While some will regard this conception of education as it should be with doubt and discouragement, others will, we think, perceive in the exalted ideal which it involves, evidence of its truth. That it cannot be realized by the impulsive, the unsympathetic, and the short-sighted, but demands the higher attributes of human nature; they will see to be evidence of its fitness for the more advanced states of humanity. Though it calls for much labor and self-sacrifice, they will see that it promises an abundant return of happiness, immediate and remote. They will see that while in its injurious effects on both parent and child a bad system is twice cursed, a good system is twice blessed –it blesses him that trains and him that’s trained.

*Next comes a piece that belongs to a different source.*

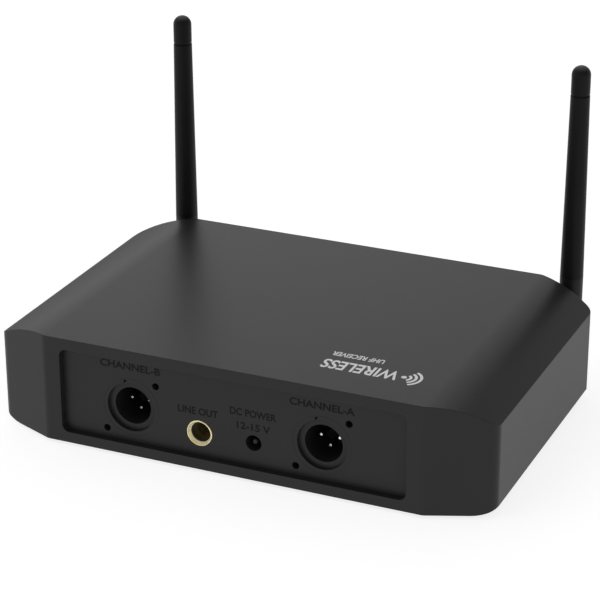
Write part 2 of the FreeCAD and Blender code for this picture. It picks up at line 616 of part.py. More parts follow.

Of this nature is the plea put in by some for the rough treatment experienced by boys at our public schools; where, as it is said, they are introduced to a miniature world whose hardships prepare them for those of the real world. It must be admitted that the plea has some force; but it is a very insufficient plea. For, domestic and school discipline, though they should not be much better than the discipline of adult life, should be somewhat better. Instead of being an aid to human progress, which all culture should be, the culture of our Madhrasas and public schools, by accustoming students to prejudices and discriminations based on ethnicity, race, sect and religion that tends to fit them for a lower state of society than that which exists. And chiefly recruited as our legislature is from among those who are brought up at such   institutes, this barbarizing influence becomes a hindrance to national progress.

But let us say if we had a virtual world that we could free our children over there to try whatever, and be sure that it is made in a way that would cause no harm, and then we'd come to discover a potential educational world. In addition to this, all intellectual education is in proportion to its success a powerful deterrent from vice, as it enables us to see more clearly the evil effects that follow from disobedience to moral rules.